Below are records to be output exactly, every one of them.

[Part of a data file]

━━━━━━━━━━━━━━━━━━━━

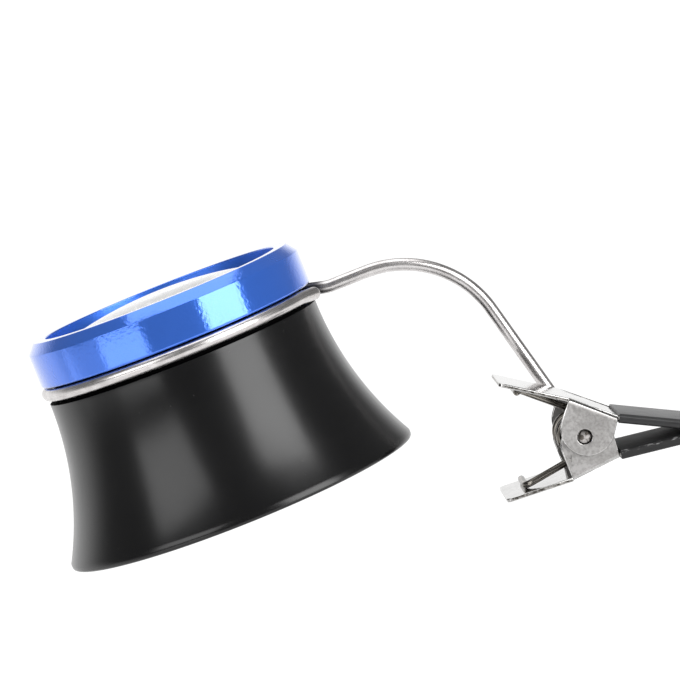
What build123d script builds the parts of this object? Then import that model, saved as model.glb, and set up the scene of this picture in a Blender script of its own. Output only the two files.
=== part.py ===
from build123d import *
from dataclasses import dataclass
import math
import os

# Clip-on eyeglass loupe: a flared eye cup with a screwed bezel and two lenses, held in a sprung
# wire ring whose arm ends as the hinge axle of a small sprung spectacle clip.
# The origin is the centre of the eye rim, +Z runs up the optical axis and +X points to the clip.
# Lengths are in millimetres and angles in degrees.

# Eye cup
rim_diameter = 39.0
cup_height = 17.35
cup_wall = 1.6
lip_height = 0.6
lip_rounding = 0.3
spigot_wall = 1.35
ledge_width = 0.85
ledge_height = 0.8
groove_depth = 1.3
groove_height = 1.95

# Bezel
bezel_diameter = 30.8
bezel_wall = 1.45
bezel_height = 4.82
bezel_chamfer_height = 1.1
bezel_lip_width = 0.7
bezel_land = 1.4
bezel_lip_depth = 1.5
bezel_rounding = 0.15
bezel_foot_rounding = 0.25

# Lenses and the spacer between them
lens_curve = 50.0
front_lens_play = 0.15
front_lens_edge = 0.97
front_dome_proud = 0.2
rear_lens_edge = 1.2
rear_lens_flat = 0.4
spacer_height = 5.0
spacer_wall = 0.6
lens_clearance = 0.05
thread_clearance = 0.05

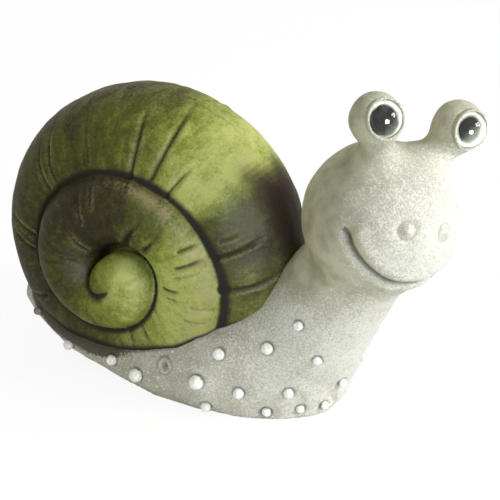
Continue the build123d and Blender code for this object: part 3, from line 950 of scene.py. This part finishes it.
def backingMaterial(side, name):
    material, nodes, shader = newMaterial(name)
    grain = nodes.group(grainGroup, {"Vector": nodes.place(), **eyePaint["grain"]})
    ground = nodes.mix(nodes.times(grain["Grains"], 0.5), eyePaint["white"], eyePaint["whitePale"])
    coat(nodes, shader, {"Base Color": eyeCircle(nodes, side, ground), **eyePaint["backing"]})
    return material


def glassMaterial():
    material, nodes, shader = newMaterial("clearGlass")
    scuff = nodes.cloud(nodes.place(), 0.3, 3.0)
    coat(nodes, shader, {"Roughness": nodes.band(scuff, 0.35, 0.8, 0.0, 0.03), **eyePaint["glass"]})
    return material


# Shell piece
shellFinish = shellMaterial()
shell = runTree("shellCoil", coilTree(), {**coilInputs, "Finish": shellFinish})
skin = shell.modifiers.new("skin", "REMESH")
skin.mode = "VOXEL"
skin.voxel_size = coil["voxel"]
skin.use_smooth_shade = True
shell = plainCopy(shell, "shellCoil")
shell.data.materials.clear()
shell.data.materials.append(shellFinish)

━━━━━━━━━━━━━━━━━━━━

Result.
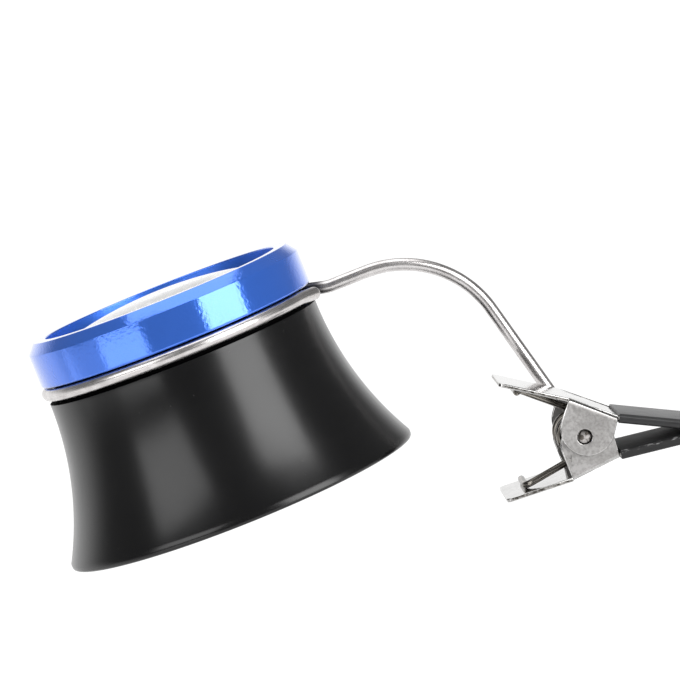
What build123d script builds the parts of this object? Then import that model, saved as model.glb, and set up the scene of this picture in a Blender script of its own. Output only the two files.
=== part.py ===
from build123d import *
from dataclasses import dataclass
import math
import os

# Clip-on eyeglass loupe: a flared eye cup with a screwed bezel and two lenses, held in a sprung
# wire ring whose arm ends as the hinge axle of a small sprung spectacle clip.
# The origin is the centre of the eye rim, +Z runs up the optical axis and +X points to the clip.
# Lengths are in millimetres and angles in degrees.

# Eye cup
rim_diameter = 39.0
cup_height = 17.35
cup_wall = 1.6
lip_height = 0.6
lip_rounding = 0.3
spigot_wall = 1.35
ledge_width = 0.85
ledge_height = 0.8
groove_depth = 1.3
groove_height = 1.95

# Bezel
bezel_diameter = 30.8
bezel_wall = 1.45
bezel_height = 4.82
bezel_chamfer_height = 1.1
bezel_lip_width = 0.7
bezel_land = 1.4
bezel_lip_depth = 1.5
bezel_rounding = 0.15
bezel_foot_rounding = 0.25

# Lenses and the spacer between them
lens_curve = 50.0
front_lens_play = 0.15
front_lens_edge = 0.97
front_dome_proud = 0.2
rear_lens_edge = 1.2
rear_lens_flat = 0.4
spacer_height = 5.0
spacer_wall = 0.6
lens_clearance = 0.05
thread_clearance = 0.05

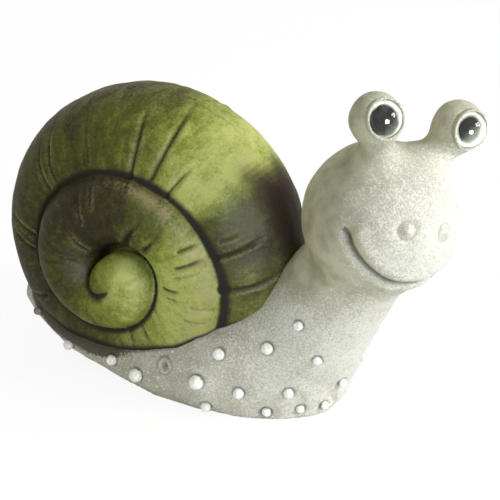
Continue the build123d and Blender code for this object: part 3, from line 950 of scene.py. This part finishes it.
def backingMaterial(side, name):
    material, nodes, shader = newMaterial(name)
    grain = nodes.group(grainGroup, {"Vector": nodes.place(), **eyePaint["grain"]})
    ground = nodes.mix(nodes.times(grain["Grains"], 0.5), eyePaint["white"], eyePaint["whitePale"])
    coat(nodes, shader, {"Base Color": eyeCircle(nodes, side, ground), **eyePaint["backing"]})
    return material


def glassMaterial():
    material, nodes, shader = newMaterial("clearGlass")
    scuff = nodes.cloud(nodes.place(), 0.3, 3.0)
    coat(nodes, shader, {"Roughness": nodes.band(scuff, 0.35, 0.8, 0.0, 0.03), **eyePaint["glass"]})
    return material


# Shell piece
shellFinish = shellMaterial()
shell = runTree("shellCoil", coilTree(), {**coilInputs, "Finish": shellFinish})
skin = shell.modifiers.new("skin", "REMESH")
skin.mode = "VOXEL"
skin.voxel_size = coil["voxel"]
skin.use_smooth_shade = True
shell = plainCopy(shell, "shellCoil")
shell.data.materials.clear()
shell.data.materials.append(shellFinish)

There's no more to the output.